Pourtant, il ressort du Considérant 27 de la directive précitée que la simple fourniture d’installations destinées à permettre ou à réaliser une communication ne constitue pas en tant que telle une « communication » au sens de cette directive.
La Cour de justice a néanmoins confirmé son arrêt «GS Media » en ce que la fourniture dudit lecteur multimédia est réalisée dans le but d’en retirer un bénéfice, le prix acquitté pour ce même lecteur multimédia étant versé notamment pour obtenir un accès direct aux œuvres protégées, disponible sur des sites de diffusion en flux continu (streaming) sans l’autorisation des titulaires du droit d’auteur. Cette fourniture, c’est-à-dire la vente des lecteurs en question, constitue donc une « communication au public », au sens de la Directive précitée.

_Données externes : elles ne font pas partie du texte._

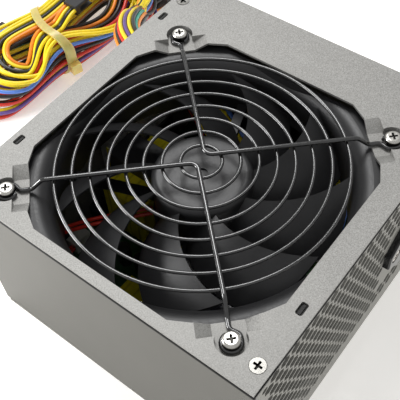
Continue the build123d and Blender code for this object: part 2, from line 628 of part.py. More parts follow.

La frontière entre l’installation destinée à permettre ou à réaliser une communication et la communication au public en tant que telle est donc de plus en plus floue avec cette assimilation du lecteur multimédia à un hyperlien.
Piratage peer-to-peer
La notion de « communication au public » est assurément évolutive. Sans doute évoluera-t-elle encore avec la prochaine décision « Pirate Bay » (Affaire C-610/15) où l’Avocat général a déjà affirmé que le fait pour l’opérateur d’un site internet de permettre, en les indexant et en fournissant un moteur de recherche, de retrouver des fichiers contenant des œuvres protégées par le droit d’auteur qui sont proposés aux fins de partage dans un réseau peer-to-peer, constitue une communication au public au sens de la directive précitée si cet opérateur avait connaissance du fait qu’une œuvre était mise à disposition sur le réseau sans le consentement des titulaires des droits d’auteur et n’a pas réagi afin de rendre l’accès à cette œuvre impossible.